Un tel niveau d’investissement — à l’image de la société OpenAI, qui a levé à elle seule près de 58 milliards de dollars depuis 2019 — témoigne d’une intensité capitalistique rarement égalée dans l’histoire récente de la Silicon Valley, qui ne laisse place qu’à un cercle très restreint d’acteurs dotés des moyens nécessaires à pareille réalisation. Dans le même temps, les États — au premier rang desquels les États-Unis — recourent aux contrôles à l’exportation pour restreindre l’accès de certains pays aux composants stratégiques, tout en assouplissant la régulation sur leur propre territoire. En janvier 2025, le Bureau of Industry and Security (BIS) a étendu les contrôles à de nouveaux équipements de calcul avancé ainsi qu’aux paramètres internes des modèles d’IA (« AI model weights »), appliquant pour la première fois des restrictions formelles à l’exportation de ces éléments. En parallèle, au niveau matériel, des décisions à forts enjeux ont été prises : à compter du 31 décembre 2025, la validité du statut privilégié de TSMC - leader mondial des puces électroniques - qui permettait l’export d’équipements vers son usine chinoise de Nanjing, sera révoquée, contraignant désormais l’entreprise à obtenir une licence pour chaque envoi de marchandises. Combiné au contrôle privé des volumes massifs de données nécessaires à l’entraînement, ce verrouillage à la fois géopolitique et industriel érige une barrière à l’entrée quasi infranchissable pour tout nouvel entrant potentiel. Résultat : l’IA devient le terrain de jeu exclusif d’une poignée d’acteurs, où la frontière entre intérêts publics et privés demeure souvent floue.

Dans ce contexte, il apparait clair que la notion de capacité de calcul dépasse le cadre purement technique : elle devient un instrument de puissance. Contrôler les architectures matérielles, les flux de données et les infrastructures d’entraînement, c’est détenir un levier stratégique majeur, capable d’influencer l’économie, la sécurité et la recherche scientifique. Cette nouvelle centralité du compute est en train de reconfigurer les hiérarchies entre États, entreprises et blocs géopolitiques. Elle redéfinit les contours mêmes de la souveraineté.

Dès lors, c’est notre conception de la puissance qu’il devient urgent de revisiter. Longtemps pensée à partir de critères classiques — démographie, ressources naturelles, force militaire, influence culturelle —, elle se redessine aujourd’hui autour de critères technologiques et computationnels. Les facteurs traditionnels ne disparaissent pas, mais ils sont désormais subordonnés à un nouveau socle : celui des infrastructures de calcul. En 2025, maîtriser la production de puces, disposer de supercalculateurs et sécuriser l’accès à l’énergie bas-carbone est peut-être plus stratégique que posséder des champs pétrolifères.

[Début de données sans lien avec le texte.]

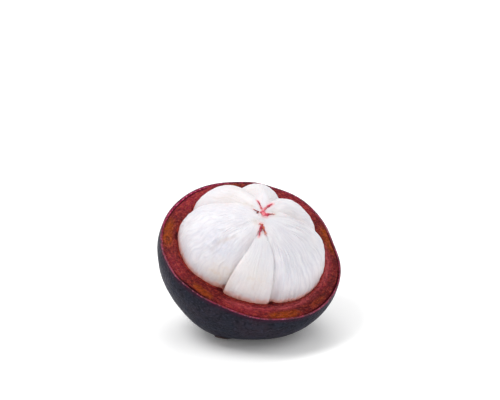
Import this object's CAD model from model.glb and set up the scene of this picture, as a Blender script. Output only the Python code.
import math

import bmesh
import bpy
import numpy as np
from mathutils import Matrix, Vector, noise
from mathutils.bvhtree import BVHTree


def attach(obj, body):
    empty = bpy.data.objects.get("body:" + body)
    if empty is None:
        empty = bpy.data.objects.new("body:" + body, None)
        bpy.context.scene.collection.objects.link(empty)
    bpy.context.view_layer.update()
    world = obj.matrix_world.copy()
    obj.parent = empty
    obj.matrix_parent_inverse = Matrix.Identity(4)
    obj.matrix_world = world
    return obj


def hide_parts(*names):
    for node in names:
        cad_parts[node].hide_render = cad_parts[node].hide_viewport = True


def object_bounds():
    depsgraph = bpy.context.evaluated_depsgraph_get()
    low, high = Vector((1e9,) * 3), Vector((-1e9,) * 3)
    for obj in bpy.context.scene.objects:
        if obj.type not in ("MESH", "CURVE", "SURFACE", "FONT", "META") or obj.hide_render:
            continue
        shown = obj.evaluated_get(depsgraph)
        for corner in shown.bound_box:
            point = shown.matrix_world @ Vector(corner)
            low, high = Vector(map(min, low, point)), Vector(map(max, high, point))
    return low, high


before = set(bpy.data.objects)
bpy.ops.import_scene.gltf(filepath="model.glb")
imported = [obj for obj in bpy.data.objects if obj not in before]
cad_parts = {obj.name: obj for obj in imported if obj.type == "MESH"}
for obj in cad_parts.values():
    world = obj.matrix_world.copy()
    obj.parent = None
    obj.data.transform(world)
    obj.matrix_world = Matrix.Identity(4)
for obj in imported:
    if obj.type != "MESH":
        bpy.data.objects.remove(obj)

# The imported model's box, kept to compare with the finished pieces.
CAD_LOW, CAD_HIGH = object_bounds()

# ---- how the half lies
MM = 0.001
LEAN = math.radians(28)
SPOT_DISTANCE = 28.55
SIDE_SHIFT = 0.338
BACK_SHIFT = -1.353
CUT_MIDDLE = Vector((
    (CAD_LOW.x + CAD_HIGH.x) / 2 + SIDE_SHIFT * MM,
    (CAD_LOW.y + CAD_HIGH.y) / 2 + BACK_SHIFT * MM,
    CAD_LOW.z + SPOT_DISTANCE * MM,
))
GROUND_UP = np.array([0, math.sin(LEAN), math.cos(LEAN)])

# ---- the rind, in millimetres
RIND_RADIUS = 31.6
RIND_DEPTH = 28.2
EQUATOR_DROP = 0.8
CORNER_HEIGHT = 0.017
CORNER_ANGLE = 43
DIMPLE_DEPTH = 0.9
DIMPLE_RADIUS = 7
SPOT_SOFTNESS = 0.35
RIND_COLUMNS = 480
# The section before it is spun: its steps, its edge's corners as inward and height, its first sizes.
SKIN_STEPS = 96
CUT_STEPS = 26
LIP_STEPS = 6
WALL_STEPS = 32
EDGE_CORNERS = [(0.02, -0.17), (0.1, -0.05), (0.24, 0), (0.4, -0.03)]
EDGE_WIDTH = 0.55
LIP_DROP = 0.9
WALL_START = 4
LIP_CLEARANCE = 0.36
LIP_ROLL = 0.3
# The number of each part's material.
PART_SLOTS = {"skin": 0, "edge": 1, "cut": 2, "lip": 2, "wall": 3}
# Where the rim stands out or is drawn in: angle, spread in degrees, height.
RIM_WAVES = [
    (-136, 15, -0.6), (-174, 9, 0.5), (-97, 10, -0.35), (-9, 13, -0.65), (32, 14, 0.75), (60, 8, 0.45),
    (168, 8, 0.2), (-40, 22, 0.25), (14, 16, 0.3), (98, 20, 0.3),
]
RIM_SHOULDER = 0.3
SKIN_EASE = 0.2
# Where the bowl is fuller or flatter: a direction, a spread and a height.
BOWL_SWELLS = [((-0.596, -0.4, -0.7), 0.32, 1), ((-0.05, -0.74, -0.67), 0.32, -0.7)]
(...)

Historiquement confinée aux laboratoires et aux cercles d’experts de l’ère informatique naissante, la notion de « capacité de calcul » a quitté le domaine technique pour entrer de plain-pied dans l’arène stratégique. Elle est désormais un fait politique. Un fait géopolitique. Et à mesure que le monde se transforme en un immense graphe algorithmique, la souveraineté ne se mesurera plus seulement en frontières, en traités ou en PIB, mais aussi en teraFLOPS, petaFLOPS ou exaFLOPS. L’Europe a commencé à réagir, investissant dans ses propres infrastructures de calcul. Mais l’enjeu est immense et dépasse la simple réduction du retard : il s’agit de reprendre la maîtrise de notre destin technologique. Sans un effort soutenu et coordonné, l’Europe risque de cesser d’être une puissance influente pour devenir une simple zone d’exploitation technologique, au service d’intérêts extérieurs.